Return a list of the lines in the string, breaking at line boundaries.

Line breaks are not included in the resulting list unless keepends is given and true.

startswith(prefix[, start[, end]]) bool

Return True if S starts with the specified prefix, False otherwise. With optional start, test S beginning at that position. With optional end, stop comparing S at that position. prefix can also be a tuple of strings to try.

property string
strip(chars=None, /)

Return a copy of the string with leading and trailing whitespace removed.

If chars is given and not None, remove characters in chars instead.

swapcase()

Convert uppercase characters to lowercase and lowercase characters to uppercase.

title()

Return a version of the string where each word is titlecased.

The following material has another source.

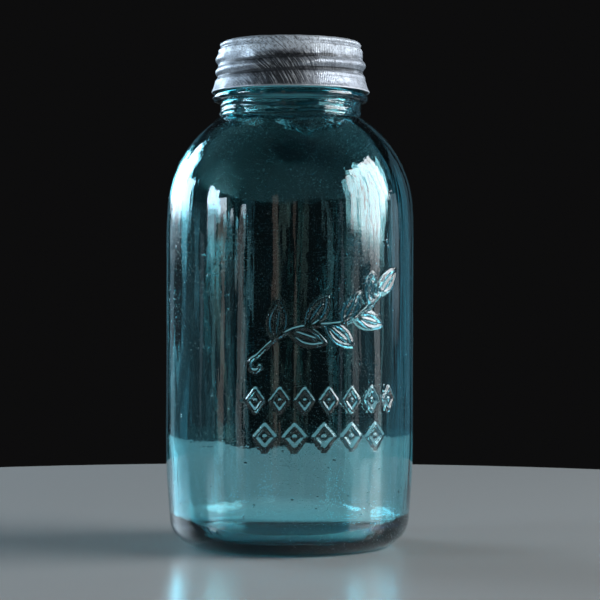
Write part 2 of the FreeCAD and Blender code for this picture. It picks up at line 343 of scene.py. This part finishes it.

More specifically, words start with uppercased characters and all remaining cased characters have lower case.

translate(table, /)

Replace each character in the string using the given translation table.

table

Translation table, which must be a mapping of Unicode ordinals to Unicode ordinals, strings, or None.

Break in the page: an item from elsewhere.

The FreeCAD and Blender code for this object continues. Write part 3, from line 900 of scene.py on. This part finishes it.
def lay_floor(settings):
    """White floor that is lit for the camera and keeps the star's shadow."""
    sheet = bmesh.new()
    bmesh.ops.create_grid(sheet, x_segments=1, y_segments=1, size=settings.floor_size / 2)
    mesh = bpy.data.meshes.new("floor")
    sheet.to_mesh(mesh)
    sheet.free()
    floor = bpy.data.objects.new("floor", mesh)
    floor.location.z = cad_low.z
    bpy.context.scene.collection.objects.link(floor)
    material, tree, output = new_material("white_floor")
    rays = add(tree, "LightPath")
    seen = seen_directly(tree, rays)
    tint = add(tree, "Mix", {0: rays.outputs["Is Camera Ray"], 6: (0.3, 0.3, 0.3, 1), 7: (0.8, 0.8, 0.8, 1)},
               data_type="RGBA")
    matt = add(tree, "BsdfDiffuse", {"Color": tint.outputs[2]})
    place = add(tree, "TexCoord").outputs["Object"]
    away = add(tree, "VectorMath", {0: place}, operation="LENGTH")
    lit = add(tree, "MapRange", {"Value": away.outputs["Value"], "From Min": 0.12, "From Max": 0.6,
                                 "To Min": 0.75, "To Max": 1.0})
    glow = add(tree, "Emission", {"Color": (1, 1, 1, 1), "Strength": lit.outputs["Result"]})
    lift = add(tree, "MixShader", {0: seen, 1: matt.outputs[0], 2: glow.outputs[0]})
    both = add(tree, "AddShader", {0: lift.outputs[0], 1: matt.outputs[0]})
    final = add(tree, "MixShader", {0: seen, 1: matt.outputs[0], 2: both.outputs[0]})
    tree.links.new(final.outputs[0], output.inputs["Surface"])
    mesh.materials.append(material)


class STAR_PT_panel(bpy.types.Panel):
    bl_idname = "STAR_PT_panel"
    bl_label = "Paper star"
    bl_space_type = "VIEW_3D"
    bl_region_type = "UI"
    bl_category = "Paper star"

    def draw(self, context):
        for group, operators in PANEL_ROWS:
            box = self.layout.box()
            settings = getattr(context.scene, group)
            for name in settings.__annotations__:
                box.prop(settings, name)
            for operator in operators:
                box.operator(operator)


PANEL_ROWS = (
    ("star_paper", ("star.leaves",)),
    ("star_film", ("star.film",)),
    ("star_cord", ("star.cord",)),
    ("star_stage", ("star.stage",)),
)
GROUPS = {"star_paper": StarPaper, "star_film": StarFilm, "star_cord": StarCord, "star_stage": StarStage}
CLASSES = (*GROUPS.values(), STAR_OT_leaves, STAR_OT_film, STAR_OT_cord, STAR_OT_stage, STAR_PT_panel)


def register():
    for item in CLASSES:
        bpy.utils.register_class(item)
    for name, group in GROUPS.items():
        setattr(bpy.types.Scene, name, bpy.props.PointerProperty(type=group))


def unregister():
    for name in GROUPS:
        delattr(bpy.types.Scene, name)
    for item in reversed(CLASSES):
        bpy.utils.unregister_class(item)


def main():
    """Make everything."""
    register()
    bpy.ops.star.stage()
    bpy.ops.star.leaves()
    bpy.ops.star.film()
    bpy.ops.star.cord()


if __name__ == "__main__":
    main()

The table must implement lookup/indexing via __getitem__, for instance a dictionary or list. If this operation raises LookupError, the character is left untouched. Characters mapped to None are deleted.

upper()

Return a copy of the string converted to uppercase.

zfill(width, /)

Pad a numeric string with zeros on the left, to fill a field of the given width.

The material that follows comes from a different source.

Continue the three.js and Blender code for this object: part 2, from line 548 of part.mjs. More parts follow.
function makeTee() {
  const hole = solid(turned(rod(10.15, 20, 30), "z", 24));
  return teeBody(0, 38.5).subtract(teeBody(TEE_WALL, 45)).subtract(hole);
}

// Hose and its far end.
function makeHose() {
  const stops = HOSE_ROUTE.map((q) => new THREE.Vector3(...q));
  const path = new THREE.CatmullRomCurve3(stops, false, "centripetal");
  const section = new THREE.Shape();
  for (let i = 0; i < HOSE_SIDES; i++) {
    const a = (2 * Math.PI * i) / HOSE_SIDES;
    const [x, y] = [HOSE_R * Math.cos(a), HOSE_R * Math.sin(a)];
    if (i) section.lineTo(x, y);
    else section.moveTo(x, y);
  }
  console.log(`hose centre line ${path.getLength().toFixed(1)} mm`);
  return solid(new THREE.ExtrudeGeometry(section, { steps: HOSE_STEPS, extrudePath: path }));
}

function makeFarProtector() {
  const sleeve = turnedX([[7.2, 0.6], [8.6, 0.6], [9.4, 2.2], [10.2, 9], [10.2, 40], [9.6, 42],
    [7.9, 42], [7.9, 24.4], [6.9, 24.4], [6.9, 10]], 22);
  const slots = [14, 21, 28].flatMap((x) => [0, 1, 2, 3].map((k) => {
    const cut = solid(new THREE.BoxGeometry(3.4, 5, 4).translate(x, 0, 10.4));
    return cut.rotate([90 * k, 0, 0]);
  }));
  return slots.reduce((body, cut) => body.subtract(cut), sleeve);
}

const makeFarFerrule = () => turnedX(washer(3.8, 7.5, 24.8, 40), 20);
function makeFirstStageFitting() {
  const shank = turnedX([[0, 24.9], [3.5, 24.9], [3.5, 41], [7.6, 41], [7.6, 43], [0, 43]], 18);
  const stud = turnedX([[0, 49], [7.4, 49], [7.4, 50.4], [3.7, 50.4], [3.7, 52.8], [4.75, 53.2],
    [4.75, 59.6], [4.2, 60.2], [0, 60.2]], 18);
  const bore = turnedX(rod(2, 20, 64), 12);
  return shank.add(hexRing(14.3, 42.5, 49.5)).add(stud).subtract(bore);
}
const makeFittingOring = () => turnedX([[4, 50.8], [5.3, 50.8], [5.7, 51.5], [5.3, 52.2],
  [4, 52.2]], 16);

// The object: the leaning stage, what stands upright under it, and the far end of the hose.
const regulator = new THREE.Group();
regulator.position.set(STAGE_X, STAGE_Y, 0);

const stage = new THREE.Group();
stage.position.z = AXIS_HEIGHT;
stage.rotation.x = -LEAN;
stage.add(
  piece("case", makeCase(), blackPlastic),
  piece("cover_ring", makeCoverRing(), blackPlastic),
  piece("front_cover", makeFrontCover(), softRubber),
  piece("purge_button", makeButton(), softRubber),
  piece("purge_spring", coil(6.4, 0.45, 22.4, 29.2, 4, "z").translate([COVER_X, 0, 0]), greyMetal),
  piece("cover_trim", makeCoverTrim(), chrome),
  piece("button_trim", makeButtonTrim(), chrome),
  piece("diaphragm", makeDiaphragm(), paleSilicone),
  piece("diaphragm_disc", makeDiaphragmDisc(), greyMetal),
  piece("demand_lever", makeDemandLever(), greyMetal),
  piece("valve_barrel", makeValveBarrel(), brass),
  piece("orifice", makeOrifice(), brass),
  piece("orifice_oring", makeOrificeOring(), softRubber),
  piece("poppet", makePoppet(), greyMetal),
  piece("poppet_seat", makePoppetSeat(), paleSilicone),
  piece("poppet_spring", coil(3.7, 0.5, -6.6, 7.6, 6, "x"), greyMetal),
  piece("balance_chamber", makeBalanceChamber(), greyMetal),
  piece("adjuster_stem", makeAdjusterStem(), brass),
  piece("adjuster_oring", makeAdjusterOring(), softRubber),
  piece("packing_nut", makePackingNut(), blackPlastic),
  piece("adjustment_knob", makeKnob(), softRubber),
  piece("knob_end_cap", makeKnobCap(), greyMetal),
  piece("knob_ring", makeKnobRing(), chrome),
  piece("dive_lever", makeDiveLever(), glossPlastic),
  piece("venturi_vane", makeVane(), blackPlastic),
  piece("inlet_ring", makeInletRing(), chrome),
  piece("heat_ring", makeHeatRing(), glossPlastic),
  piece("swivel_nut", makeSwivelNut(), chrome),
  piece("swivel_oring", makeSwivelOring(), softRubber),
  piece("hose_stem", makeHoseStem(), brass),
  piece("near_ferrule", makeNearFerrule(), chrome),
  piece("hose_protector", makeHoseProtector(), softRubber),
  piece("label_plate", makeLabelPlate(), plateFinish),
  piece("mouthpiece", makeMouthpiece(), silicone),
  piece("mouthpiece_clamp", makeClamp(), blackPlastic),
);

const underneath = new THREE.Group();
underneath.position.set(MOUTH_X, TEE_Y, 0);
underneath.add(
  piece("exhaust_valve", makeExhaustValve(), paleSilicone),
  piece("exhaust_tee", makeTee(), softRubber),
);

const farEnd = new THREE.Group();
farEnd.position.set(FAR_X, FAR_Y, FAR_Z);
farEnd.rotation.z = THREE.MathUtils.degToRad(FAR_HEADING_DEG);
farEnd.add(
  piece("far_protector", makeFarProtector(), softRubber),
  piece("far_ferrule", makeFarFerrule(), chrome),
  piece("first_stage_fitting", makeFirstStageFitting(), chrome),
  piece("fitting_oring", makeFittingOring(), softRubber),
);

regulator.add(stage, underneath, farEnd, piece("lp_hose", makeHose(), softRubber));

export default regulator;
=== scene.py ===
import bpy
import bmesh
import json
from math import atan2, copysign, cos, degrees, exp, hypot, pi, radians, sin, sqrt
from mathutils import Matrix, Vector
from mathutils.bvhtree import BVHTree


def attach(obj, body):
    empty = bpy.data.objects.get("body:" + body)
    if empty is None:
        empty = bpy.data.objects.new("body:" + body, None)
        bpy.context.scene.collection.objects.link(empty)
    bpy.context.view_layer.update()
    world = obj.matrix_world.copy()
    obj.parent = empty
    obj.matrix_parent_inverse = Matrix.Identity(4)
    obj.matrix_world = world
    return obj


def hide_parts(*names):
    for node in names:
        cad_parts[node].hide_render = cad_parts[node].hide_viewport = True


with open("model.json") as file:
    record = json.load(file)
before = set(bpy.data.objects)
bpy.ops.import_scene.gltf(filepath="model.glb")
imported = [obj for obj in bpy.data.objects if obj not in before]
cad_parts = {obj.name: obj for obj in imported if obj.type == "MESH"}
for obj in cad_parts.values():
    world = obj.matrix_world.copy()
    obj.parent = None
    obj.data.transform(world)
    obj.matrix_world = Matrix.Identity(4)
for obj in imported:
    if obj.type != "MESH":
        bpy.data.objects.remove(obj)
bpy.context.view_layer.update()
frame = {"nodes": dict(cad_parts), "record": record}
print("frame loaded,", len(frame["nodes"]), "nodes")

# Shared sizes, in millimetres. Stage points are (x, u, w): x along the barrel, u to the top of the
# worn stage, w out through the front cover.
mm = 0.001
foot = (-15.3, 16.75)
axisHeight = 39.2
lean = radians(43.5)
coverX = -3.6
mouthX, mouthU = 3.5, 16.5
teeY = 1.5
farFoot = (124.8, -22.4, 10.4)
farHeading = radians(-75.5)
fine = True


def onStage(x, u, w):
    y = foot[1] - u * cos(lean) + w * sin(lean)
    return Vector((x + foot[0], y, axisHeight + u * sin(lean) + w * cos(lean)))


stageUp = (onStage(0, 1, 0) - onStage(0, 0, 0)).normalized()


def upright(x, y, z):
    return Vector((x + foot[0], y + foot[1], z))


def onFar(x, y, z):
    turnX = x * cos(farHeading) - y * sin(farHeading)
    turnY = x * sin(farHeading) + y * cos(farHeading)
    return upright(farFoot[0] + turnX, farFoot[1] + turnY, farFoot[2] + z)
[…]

The string is never truncated.

ads.feature_engineering.adsstring.string.to_adsstring(func: Callable) Callable

Decorator that converts output of a function to ADSString if it returns a string.

Parameters

func (Callable) – function to decorate

Returns

decorated function

Return type

Callable

ads.feature_engineering.adsstring.string.wrap_output_string(decorator: Callable) Callable

Class decorator that applies a decorator to all methods of a class.

Parameters

decorator (Callable) – decorator to apply

Returns

class decorator

Return type

Callable

ads.feature_engineering.feature_type.address module

The module that represents an Address feature type.

Classes:
Address

The Address feature type.

class ads.feature_engineering.feature_type.address.Address

Bases: ads.feature_engineering.feature_type.string.String

Type representing address.

description

The feature type description.

Type

str

name

The feature type name.

Type

str

warning

Provides functionality to register warnings and invoke them.

Type

FeatureWarning

validator

Provides functionality to register validators and invoke them.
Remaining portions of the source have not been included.